I figured it probably had been done to death, but I wasn't sure.

I'm probably just missing something in my life.  I'll drink a beer when I get home and feel better


----------



## Martial Tucker (Jun 12, 2006)

Xue Sheng said:
			
		

> I do know about the philosophy, but I did not learn it in any MA school, nor do I feel I should have. The study of these MAs did get me interested in knowing more so I studied them on my own, outside of class.
> 
> In class you train, I do not feel it is a place to sit and have philosophical discussions when, in general, the time you train with your teacher is short and oh so important.




I agree with this...


----------



## Xue Sheng (Jun 12, 2006)

hapki68 said:
			
		

> I figured it probably had been done to death, but I wasn't sure.
> 
> I'm probably just missing something in my life. I'll drink a beer when I get home and feel better


 
Not to worry, I am sure there will be more to come along that will have a more positive outlook or be more receptive on the subject than I.


----------



## Kacey (Jun 12, 2006)

If students are interested in philosphy, I will sit with them after class and discuss it.  However, there are things that I think are important to discuss in class that may be philosophical in nature - most notably, what constitutes ethical use of the skills taught in class.  This may be more or less philosophical depending on the ages of the participants... but I don't think that this is the type of philosophy under discussion.  As far as religious/spiritual/philosophical, I don't think that that has a place in in the dojang unless the class is themed for that type of information; for example, it would be more appropriate to discuss such things in a Christian MA class, as that seems like it would be part of the purpose of the class - but for the vast majority of classes that are not coming from that type of perspective, then I think the moral/ethical component needs to be discussed from a practicality standpoint (i.e. how to defend yourself without getting killed, jailed, or sued), and that's about it.


----------



## MartialIntent (Jun 12, 2006)

hapki68 said:
			
		

> I think this question is different from the ones already posted, but I apologize if it's not.
> 
> Would you like more philosophy/religion in your school?
> 
> ...


Patrick, 
Don't worry about whether or not a question's been asked previously - to have had suggested to you that something's been "done to death" in an open forum is akin to inviting oneself to speak and then subsequently inviting everyone else to shut up. It's a question with merit and one worth asking.

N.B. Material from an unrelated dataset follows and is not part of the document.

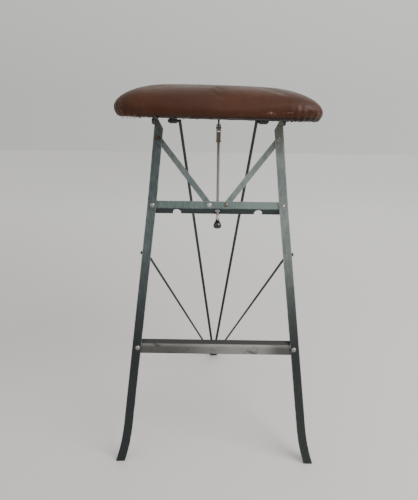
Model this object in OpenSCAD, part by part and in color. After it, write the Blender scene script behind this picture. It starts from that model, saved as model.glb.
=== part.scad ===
// Folding metal stool with a padded seat.
// A leaning front frame of two formed angle legs carries a rail, two braces and a footrest.
// A V of two round rods makes the single rear leg, and two thinner rods tie its foot to the
// front legs. The seat hinges on the leg tops, and a rod with a knob hangs from it through
// the rail. The frame is drawn flat, with s measured back from the front face of the legs
// and t measured up along them, and is then leaned back.

/* [Front frame] */
// Angle that the front frame leans back from upright, in degrees
lean = 12; // [11.5:0.1:12.5]
// Half width between the outer edges of the legs at the floor, before the feet flare out
foot_half = 184; // [181:0.5:187]
// Angle of each leg from the centre line below the rail
leg_splay = 5.9; // [5.7:0.1:6.1]
// Further turn towards upright of each leg above the rail
leg_turn = 1.0; // [0.8:0.1:1.2]
// Width of a leg's front flange
leg_face = 17; // [15:0.5:18]
// Depth of a leg's side flange
leg_depth = 14; // [13:0.5:14]
// Thickness of the leg angle
leg_t = 2.5; // [2:0.1:2.5]
// Distance up the frame to the leg tops
leg_top = 661; // [659:0.5:662]
// Distance up the frame at which the feet start to flare out
flare_start = 75; // [65:1:85]
// Radius of the flare of the feet
flare_r = 350; // [320:5:400]

/* [Rail, footrest and braces] */
// Thickness of the rail, footrest and brace strip
strip_t = 2; // [1.6:0.1:2.2]
// Distance up the frame to the rail's top edge
rail_top = 508; // [506:0.5:510]
// Height of the rail's face
rail_face = 14; // [13:0.5:15]
// Width of the rail's lip
rail_lip = 13.5; // [13:0.5:14]
// Distance up the frame to the footrest's bend
footrest_bend = 234.5; // [230:0.5:238]
// Height of the footrest's face
footrest_face = 19; // [17:0.5:21]
// Width of the footrest's lip
footrest_lip = 10; // [8:0.5:10]
// Angle between a strip's face and its lip, measured from straight on
lip_angle = 45; // [43:1:47]
// Half spacing of the two rod notches in the rail
notch_x = 77; // [76:0.5:78]
// Width of a rod notch
notch_w = 15; // [14:0.5:16]
// Width of a brace
brace_w = 11; // [10:0.5:12]

/* [Rods] */
// Diameter of the rear leg rods
rear_rod_d = 6.4; // [6:0.1:6.4]
// Diameter of the strut rods
strut_d = 4.8; // [4.4:0.1:4.8]
// Half spacing of the rear leg rods under the seat
rear_top_x = 80; // [79:0.5:81]
// Diameter of the lock rod
lock_rod_d = 5.2; // [4.8:0.1:5.2]
// Greatest diameter of the knob
knob_d = 15.4; // [14:0.2:17]

/* [Seat] */
// Width of the padded seat
seat_w = 364; // [356:1:372]
// Depth of the padded seat, front to back
seat_d = 244; // [240:1:250]
// Height of the seat's lower edge
seat_low = 645.5; // [645:0.1:646]
// Height of the top of the seat's crown
seat_high = 705; // [700:0.5:710]
// Thickness of the seat board
board_t = 12; // [10:0.5:13]

/* [Hidden] */
$fn = 48;

// Pivots, as places in the side view. Seat hinge and strut pivot are on the frame (s, t).
pivot_s = 8;
hinge_t = 656;
strut_t = 409;
hinge_y = pivot_s * cos(lean) + hinge_t * sin(lean);
hinge_z = hinge_t * cos(lean) - pivot_s * sin(lean);
strut_y = pivot_s * cos(lean) + strut_t * sin(lean);
strut_z = strut_t * cos(lean) - pivot_s * sin(lean);
// Rear leg pivot under the seat, and the foot pin at the floor
rear_y = 245;
rear_z = 641;
foot_y = 422;
foot_z = 10;
// Heel of the rear foot behind its pin, which is the rearmost point of the stool
heel = 11;
// The origin is at the middle of the footprint, on the floor
mid_y = (foot_y + heel) / 2;

board_z = 650;
seat_front = 46;
leg_inside = leg_t + 0.3;
rivet_r = 2.4;
hole_gap = 0.05;
hinge_pin_r = 3;
big = 1000;

// Path of a leg's outer edge: straight below the rail, a long easy bend, then straight again
bend_start = 470;
bend_r = 4000;
bend_len = bend_r * sin(leg_turn);
function edge_base(t) = foot_half - t * tan(leg_splay);
function edge_x(t) =
    let (past = max(0, t - bend_start), reach = min(past, bend_len))
    edge_base(t) + reach * reach / (2 * bend_r) + (past - reach) * tan(leg_turn);

// Fastener places on the frame, as [x, t]
leg_rail_at = [122.8, 499.4];
leg_brace_at = [111.7, 623.3];
brace_rail_at = [15.6, 501.2];
footrest_at = [149.9, 225.8];

// Lock rod: pivot below the seat, the place it passes the rail's lip, and the hole it has there
lock_y = hinge_y + 8;
lock_z = hinge_z - 11;
guide_s = 7.2;
guide_hole_s = 7.7;
guide_t = 490;
guide_r = 4;
guide_y = guide_s * cos(lean) + guide_t * sin(lean);
guide_z = guide_t * cos(lean) - guide_s * sin(lean);
lock_tilt = atan2(lock_y - guide_y, lock_z - guide_z);
lock_len = norm([lock_y - guide_y, lock_z - guide_z]);

// Rear leg: tilt from upright, and the distance from pin to pivot
rear_tilt = atan2(foot_y - rear_y, rear_z - foot_z);
rear_len = norm([foot_y - rear_y, rear_z - foot_z]);
foot_half_w = 9;
eye_t = 3;
eye_gap = 0.4;
// A rod is a little thicker where it is bent sharply
swell = 0.25;

// ---------------------------------------------------------------- placing
module in_place() { translate([0, -mid_y, 0]) children(); }
module on_frame() { in_place() rotate([-lean, 0, 0]) children(); }
// Extrudes a side profile, drawn as (depth, height), sideways to both sides of the middle
module across(half) { rotate([90, 0, 90]) translate([0, 0, -half]) linear_extrude(2 * half) children(); }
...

I think in many respects a lot of MA places now are nothing but extensions of the jingoistic "work hard, play hard" nonsense mentality that a lot of us are force-fed in our 9-5s. I genuinely wish you luck in your search for a dojo providing students with some philosophical background to the physical techniques though I fear it might potentially be a fruitless endeavor. I'd certainly be interested to know if you *do* find a match for your search criteria though! 

I think in light of the notion that most folk just wanna "train hard", the scope for spirituality and philosophy within the training framework can be, at best limited. I'd say it was limited by both the framework itself and the reluctance of many instructors to take up _any_ kind of spiritial / philosophical mantle for whatever personal [or financially constrained] reasons they may have. That's fair enough, you pays your money and takes your choice, but the problem for me is that many of these same places will indeed have explicit mention of their philosophical aspect but never actually follow through on it - for me it's nothing but a vote catcher to assist in satisfying the monthly figures. Just an opinion though!

Personally yeah I'd like to see more at places of study, at least in terms of pointing students in the appropriate general direction - especially as beginning students often have no clear direction with regard to the spiritual aspect of the art - having said that there should be absolutely no requirement nor coercion in any form. 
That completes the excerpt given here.